1. Data Collection and Preprocessing

  • Gather Data: Collect historical and real-time data from sensors in the cement plant, including temperature, pressure, fuel consumption, and limestone properties.
  • Preprocess Data: Clean the data by handling missing values and outliers, and normalize it for consistency.

2. Feature Engineering

  • Identify Variables: Focus on variables affecting CO2 emissions and product quality, such as temperature, fuel feed rate, limestone quality, and airflow.
  • Chemical Composition: Consider the limestone's chemical makeup to understand CO2 release better.

3. ML Algorithm Selection

  • Regression Models: Use these to predict CO2 emissions based on process variables.
  • Classification Models: Determine optimal operating conditions.
  • Reinforcement Learning: Optimize dynamic process adjustments to minimize emissions.

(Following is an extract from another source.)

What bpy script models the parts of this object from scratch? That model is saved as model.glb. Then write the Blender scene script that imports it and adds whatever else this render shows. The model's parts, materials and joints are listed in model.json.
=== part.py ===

4. Model Training and Validation

  • Train Models: Use historical data to train the selected algorithms.
  • Validate Models: Test on unseen data and refine models as needed for accuracy.

5. Integration with Control Systems

  • Develop Software: Create a real-time prediction and optimization system compatible with existing infrastructure.
  • Edge Computing: Utilize local computing to avoid new hardware requirements.

6. Closed-Loop Control

  • Real-Time Monitoring: Continuously adjust process conditions based on ML recommendations.
  • Adaptability: Ensure the system adapts to variations in materials and operations.

7. Product Quality and Multi-Objective Optimization

  • Balance Emissions and Quality: Use multi-objective optimization to maintain product specifications while reducing emissions.

8. User-Friendly Implementation

  • Dashboards and Alerts: Provide easy-to-understand interfaces for plant operators without ML expertise.

9. Continuous Improvement and Scalability

  • Leverage New Data: Update models with new data for ongoing improvement.
  • Scalability: Design solutions adaptable to other plants for industry-wide impact.

This approach systematically integrates ML to optimize the calcination process, reduce emissions, and maintain product quality, all while minimizing the need for costly retrofits.